[START Data segment]

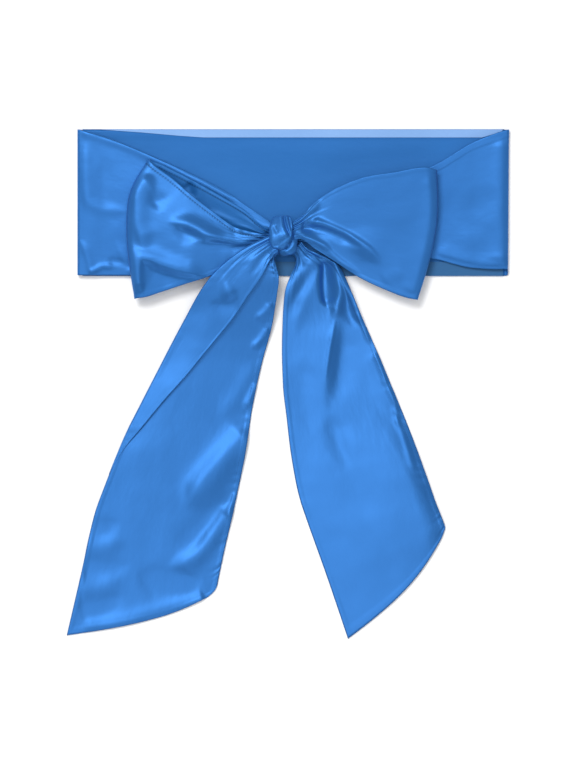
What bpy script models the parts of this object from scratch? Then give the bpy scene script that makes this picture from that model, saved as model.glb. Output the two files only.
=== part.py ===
"""A satin sash tied in a bow and laid flat: one long hemmed strip, wound once round as a band,
knotted at the middle, with two bow loops and two slant-cut tails.

The band's back lies on the surface. Its front halves fold over it from the left and the right and
gather into the knot. The loops lie on them, the left tail crosses over the left loop and the right
tail comes out from under the right loop. Lengths in the tables are millimetres, X to the right,
Y towards the band's upper edge, Z up from the surface.
"""

import math
from collections import namedtuple

import bmesh
import bpy
from mathutils import Vector

MM = 0.001

WALL = 1.5  # cloth with its hems and soft layers
GAP = 0.3
REST = WALL / 2  # the middle surface of cloth that lies on the table
TURN_GAP = 1.0  # between a turned end and the flat layer that it meets
SASH_WIDTH = 151.0

BAND_LEFT = -217.0
BAND_RIGHT = 228.5
BAND_TOP = 262.5
BAND_BOTTOM = BAND_TOP - SASH_WIDTH
TOP_HEM_DEPTH = 8.5
BOTTOM_HEM_DEPTH = 14.5
HEM_WALL = 1.0
TURN_PUFF = 2.2
TUCK = 4.0  # how far the band's turned ends reach in under it

KNOT_CENTRE = Vector((-3.5, 150.5, 16.5))
KNOT_RADII = Vector((12.0, 17.0, 11.5))
WRAP_WALL = 1.8
UNDER_CLEAR = 0.6  # from the bundle to the stretch that passes under the wrap
WRAP_CLEAR = UNDER_CLEAR + WRAP_WALL + 0.6

COLOURS = {
    "satin_face": ((0.045, 0.215, 0.68), 0.36),
    "satin_reverse": ((0.036, 0.175, 0.50), 0.55),
    "satin_hem": ((0.19, 0.36, 0.72), 0.42),
}

# A crosswise section: its two edges in plan, how far it bows out between them and where along it,
# the height of its middle surface, how much its middle crowns up, and the depth of its pleats.
Rib = namedtuple("Rib", "ax ay bx by bow bow_at lift crown pleat")

# A soft ridge (or, below zero, a trough) laid on a stretch from one plan point to another.
Fold = namedtuple("Fold", "x0 y0 x1 y1 reach height")

FOLD_EDGE_LEFT = BAND_LEFT + WALL / 2
FOLD_EDGE_RIGHT = BAND_RIGHT - WALL / 2
FOLD_TOP = BAND_TOP - 0.5
FOLD_BOTTOM_LEFT = BAND_BOTTOM + 1.0
FOLD_BOTTOM_RIGHT = BAND_BOTTOM + 7.5  # the right front half was folded over a little short

BAND_LEFT_RIBS = [
    Rib(FOLD_EDGE_LEFT + TUCK, FOLD_TOP, FOLD_EDGE_LEFT + TUCK, FOLD_BOTTOM_LEFT, 0, 0.5, REST, 0, 0),
    Rib(FOLD_EDGE_LEFT + 1.0, FOLD_TOP, FOLD_EDGE_LEFT + 1.0, FOLD_BOTTOM_LEFT, 0, 0.5, 1.6, 0, 0),
    Rib(FOLD_EDGE_LEFT, FOLD_TOP, FOLD_EDGE_LEFT, FOLD_BOTTOM_LEFT, 0, 0.5, 4.0, 0, 0),
    Rib(FOLD_EDGE_LEFT + 2.0, 261.6, FOLD_EDGE_LEFT + 2.0, 112.3, 0, 0.5, 6.6, 0, 0),
    Rib(-206, 259.8, -206, 112.2, 0, 0.5, 6.8, 0.6, 0),
    Rib(-187, 254, -187, 112, 0, 0.5, 5.6, 0.6, 0),
    Rib(-140, 235, -140, 113, 0, 0.5, 4.8, 0, 0),
    Rib(-92, 213, -92, 119, 0, 0.5, 4.8, 0, 0.2),
    Rib(-62, 197, -60, 128, 0, 0.5, 5.2, 0, 0.5),
    Rib(-42, 183, -40, 137, 0, 0.5, 6.0, 0, 0.9),
    Rib(-22, 168, -22, 147, 0, 0.5, 7.0, 0, 1.1),
]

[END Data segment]

Please quote the data above in full, with no line missing.

▶ _Exercise solution_
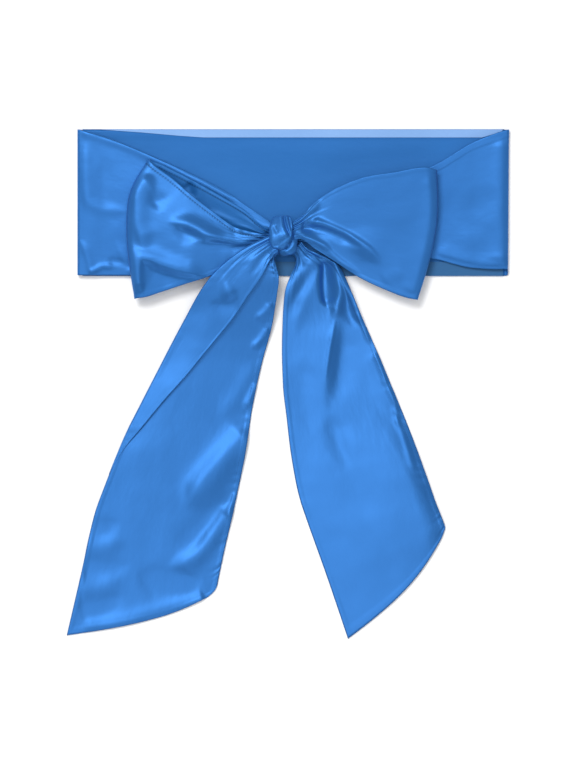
What bpy script models the parts of this object from scratch? Then give the bpy scene script that makes this picture from that model, saved as model.glb. Output the two files only.
=== part.py ===
"""A satin sash tied in a bow and laid flat: one long hemmed strip, wound once round as a band,
knotted at the middle, with two bow loops and two slant-cut tails.

The band's back lies on the surface. Its front halves fold over it from the left and the right and
gather into the knot. The loops lie on them, the left tail crosses over the left loop and the right
tail comes out from under the right loop. Lengths in the tables are millimetres, X to the right,
Y towards the band's upper edge, Z up from the surface.
"""

import math
from collections import namedtuple

import bmesh
import bpy
from mathutils import Vector

MM = 0.001

WALL = 1.5  # cloth with its hems and soft layers
GAP = 0.3
REST = WALL / 2  # the middle surface of cloth that lies on the table
TURN_GAP = 1.0  # between a turned end and the flat layer that it meets
SASH_WIDTH = 151.0

BAND_LEFT = -217.0
BAND_RIGHT = 228.5
BAND_TOP = 262.5
BAND_BOTTOM = BAND_TOP - SASH_WIDTH
TOP_HEM_DEPTH = 8.5
BOTTOM_HEM_DEPTH = 14.5
HEM_WALL = 1.0
TURN_PUFF = 2.2
TUCK = 4.0  # how far the band's turned ends reach in under it

KNOT_CENTRE = Vector((-3.5, 150.5, 16.5))
KNOT_RADII = Vector((12.0, 17.0, 11.5))
WRAP_WALL = 1.8
UNDER_CLEAR = 0.6  # from the bundle to the stretch that passes under the wrap
WRAP_CLEAR = UNDER_CLEAR + WRAP_WALL + 0.6

COLOURS = {
    "satin_face": ((0.045, 0.215, 0.68), 0.36),
    "satin_reverse": ((0.036, 0.175, 0.50), 0.55),
    "satin_hem": ((0.19, 0.36, 0.72), 0.42),
}

# A crosswise section: its two edges in plan, how far it bows out between them and where along it,
# the height of its middle surface, how much its middle crowns up, and the depth of its pleats.
Rib = namedtuple("Rib", "ax ay bx by bow bow_at lift crown pleat")

# A soft ridge (or, below zero, a trough) laid on a stretch from one plan point to another.
Fold = namedtuple("Fold", "x0 y0 x1 y1 reach height")

FOLD_EDGE_LEFT = BAND_LEFT + WALL / 2
FOLD_EDGE_RIGHT = BAND_RIGHT - WALL / 2
FOLD_TOP = BAND_TOP - 0.5
FOLD_BOTTOM_LEFT = BAND_BOTTOM + 1.0
FOLD_BOTTOM_RIGHT = BAND_BOTTOM + 7.5  # the right front half was folded over a little short

BAND_LEFT_RIBS = [
    Rib(FOLD_EDGE_LEFT + TUCK, FOLD_TOP, FOLD_EDGE_LEFT + TUCK, FOLD_BOTTOM_LEFT, 0, 0.5, REST, 0, 0),
    Rib(FOLD_EDGE_LEFT + 1.0, FOLD_TOP, FOLD_EDGE_LEFT + 1.0, FOLD_BOTTOM_LEFT, 0, 0.5, 1.6, 0, 0),
    Rib(FOLD_EDGE_LEFT, FOLD_TOP, FOLD_EDGE_LEFT, FOLD_BOTTOM_LEFT, 0, 0.5, 4.0, 0, 0),
    Rib(FOLD_EDGE_LEFT + 2.0, 261.6, FOLD_EDGE_LEFT + 2.0, 112.3, 0, 0.5, 6.6, 0, 0),
    Rib(-206, 259.8, -206, 112.2, 0, 0.5, 6.8, 0.6, 0),
    Rib(-187, 254, -187, 112, 0, 0.5, 5.6, 0.6, 0),
    Rib(-140, 235, -140, 113, 0, 0.5, 4.8, 0, 0),
    Rib(-92, 213, -92, 119, 0, 0.5, 4.8, 0, 0.2),
    Rib(-62, 197, -60, 128, 0, 0.5, 5.2, 0, 0.5),
    Rib(-42, 183, -40, 137, 0, 0.5, 6.0, 0, 0.9),
    Rib(-22, 168, -22, 147, 0, 0.5, 7.0, 0, 1.1),
]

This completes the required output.